■ **Data excerpt**
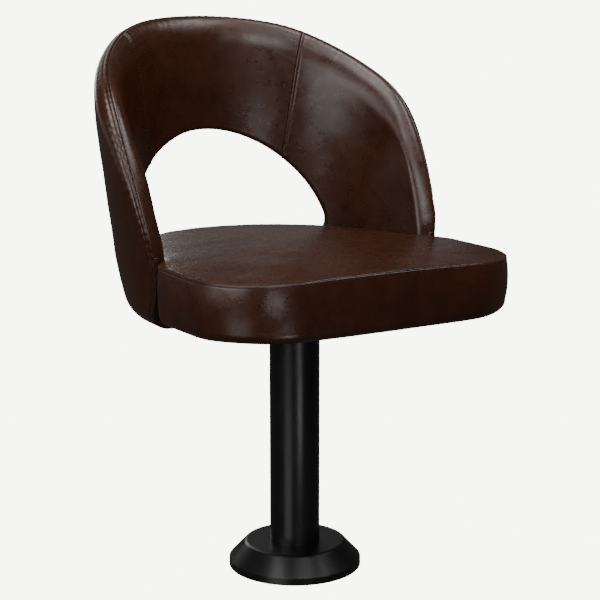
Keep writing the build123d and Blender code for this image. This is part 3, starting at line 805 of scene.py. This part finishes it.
def puckers(along, run, wave=13.0, reach=16.0):
    """Small gathers that fan out from a seam and fade."""
    beat = np.sin(along / wave * 2 * math.pi + 1.7 * np.sin(along / 41.0))
    beat = beat * (0.55 + 0.45 * np.sin(along / 97.0 + 1.0))
    return 0.32 * beat * np.exp(-((run - 5.0) / reach) ** 2)


# ------------------------------------------------------------------ outer cover
def ring_normals(line):
    """Unit normals of a closed clockwise (x, y) line that point outwards."""
    along = np.roll(line, -1, axis=0) - np.roll(line, 1, axis=0)
    normal = np.c_[-along[:, 1], along[:, 0]]
    return normal / np.maximum(np.linalg.norm(normal, axis=1, keepdims=True), 1e-9)


def even_ring(ring, count):
    """Closed line again with evenly spaced points, its first one in the middle."""
    ring = resampled(np.vstack([ring, ring[:1]]), count + 1)[:-1]
    ring[:, 0] -= ring[0, 0]
    return ring


def outer_boundary(columns):
    """Edge of the laid-out cover: the rim's ridge, then the hem under the shell."""
    rim = rim_edge(OUTER[0, 1] + 0.6)
    side = resampled(np.c_[rim[:, 0] * DOMAIN_R, run_at(rim[:, 1])], 600)
    hem = np.array([(side[-1, 0], 0.0), (0.0, 0.0)])
    outside = resampled(full_loop(np.vstack([side, hem])), 2400)[:-1]
    corner = side[-1] * (1, 0)
    near = np.minimum(*(np.linalg.norm(outside - corner * (k, 1), axis=1) for k in (1, -1)))
    return even_ring(softened(outside, np.exp(-(near / HEM_CORNER_SOFT) ** 2), 160), columns)


def facing(outside, hole_xz, values):
    """Values along the cut-out, taken where it faces each point of the outer boundary."""
    centre = np.array([0.0, run_at(MATCH_Z)])
    hole_flat = np.c_[wall_angle(hole_xz[:, 0]) * DOMAIN_R, run_at(hole_xz[:, 1])]
    direction, wanted = (np.unwrap(np.arctan2(line[:, 0] - centre[0], line[:, 1] - centre[1]))
                         for line in (hole_flat, outside))
    whole = 2 * math.pi
    wanted = wanted - whole * round((wanted[0] - direction[0]) / whole)
    start = np.r_[direction - whole, direction, direction + whole]
    index = np.interp(wanted, start, np.arange(len(start))) % len(direction)
    picked = [np.interp(index, np.arange(len(values) + 1), np.r_[values[:, k], values[:1, k]])
              for k in range(values.shape[1])]
    return np.stack(picked, axis=1)


def on_outer_face(flat, turn):
    """Laid-out points back on the outer face as (radius, angle, z), part way round its roll."""
    w = np.clip(flat[:, 1], 0, OUTER_RUN[-1])
    face, z, rise = (np.interp(w, OUTER_RUN, v) for v in (OUTER[:, 0], OUTER[:, 1], OUTER_RISE))
    drop = np.maximum(face - EDGE_R, EDGE_PROUD) * (1 - math.sin(turn))
    down = np.where(z < FOOT_TOP_Z, rise, 0.0)
    return face - drop * np.sqrt(1 - down ** 2), flat[:, 0] / DOMAIN_R, z - drop * down


def rim_turns(count):
    """Angles round the rim's roll, finest at the ridge."""
    return np.radians(np.r_[np.linspace(0, 60, count), np.linspace(60, 90, 7)[1:]])


def outer_cover_grid(columns=960, middle=46):
    """Outer cover as one ring of leather round the cut-out: rows from the cut-out to the rim."""
    outside = outer_boundary(columns)
    inward = -ring_normals(outside)
    ring = even_ring(full_loop(cutout_edge()), 1599)
    hole_xz, hole_out = facing(outside, ring, ring), unit(facing(outside, ring, ring_normals(ring)))

    rows = []                                    # each is (radius, angle, z) over the columns
    for turn in HOLE_TURNS:
        xz = hole_xz + hole_out * (OUTER_HOLE_ROLL * (1 - math.cos(turn)))
        face = outer_r(xz[:, 1])
        rows.append((face - (face - HOLE_SEAM_R) * (1 - math.sin(turn)), wall_angle(xz[:, 0]), xz[:, 1]))
    for more in OUTER_HOLE_STEPS:
        xz = hole_xz + hole_out * (OUTER_HOLE_ROLL + more)
        rows.append((outer_r(xz[:, 1]), wall_angle(xz[:, 0]), xz[:, 1]))

    # the roll is wide up the arms and tight along the hem
    wide = step_in(outside[:, 1], run_at(HEM_ROLL_Z), run_at(FOOT_TOP_Z) - run_at(HEM_ROLL_Z))
    reach = (HEM_ROLL + (OUTER_ROLL - HEM_ROLL) * wide)[:, None]
    spread = (0.4 + 0.6 * wide)[:, None]
    last_hole = np.c_[rows[-1][1] * DOMAIN_R, run_at(rows[-1][2])]
    first_rim = outside + inward * (reach + spread * OUTER_RIM_STEPS[0])
    for k in range(1, middle):
        rows.append(on_outer_face(last_hole + (first_rim - last_hole) * (k / middle), math.pi / 2))
    for more in OUTER_RIM_STEPS:
        rows.append(on_outer_face(outside + inward * (reach + spread * more), math.pi / 2))
    for turn in rim_turns(21)[::-1]:
        rows.append(on_outer_face(outside + inward * reach * (1 - math.cos(turn)), turn))
    return np.array([place(*row) for row in rows]), outside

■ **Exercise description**
Your answer should be exactly the lines of the data above, from the first through the line containing "return ring".

■ **Exercise result**
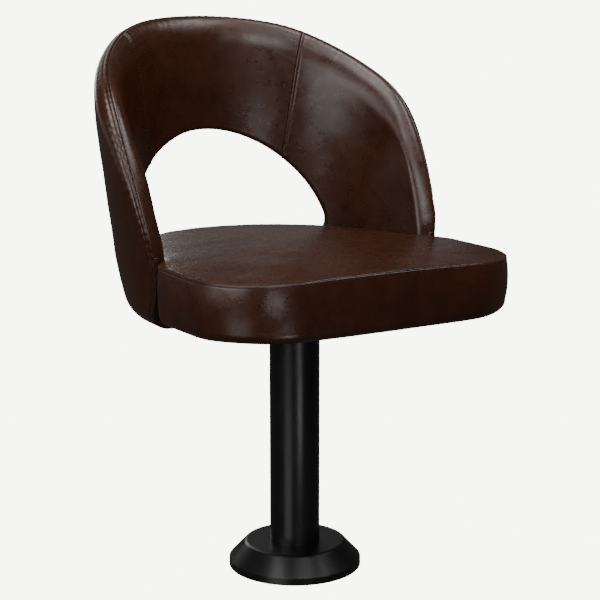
Keep writing the build123d and Blender code for this image. This is part 3, starting at line 805 of scene.py. This part finishes it.
def puckers(along, run, wave=13.0, reach=16.0):
    """Small gathers that fan out from a seam and fade."""
    beat = np.sin(along / wave * 2 * math.pi + 1.7 * np.sin(along / 41.0))
    beat = beat * (0.55 + 0.45 * np.sin(along / 97.0 + 1.0))
    return 0.32 * beat * np.exp(-((run - 5.0) / reach) ** 2)


# ------------------------------------------------------------------ outer cover
def ring_normals(line):
    """Unit normals of a closed clockwise (x, y) line that point outwards."""
    along = np.roll(line, -1, axis=0) - np.roll(line, 1, axis=0)
    normal = np.c_[-along[:, 1], along[:, 0]]
    return normal / np.maximum(np.linalg.norm(normal, axis=1, keepdims=True), 1e-9)


def even_ring(ring, count):
    """Closed line again with evenly spaced points, its first one in the middle."""
    ring = resampled(np.vstack([ring, ring[:1]]), count + 1)[:-1]
    ring[:, 0] -= ring[0, 0]
    return ring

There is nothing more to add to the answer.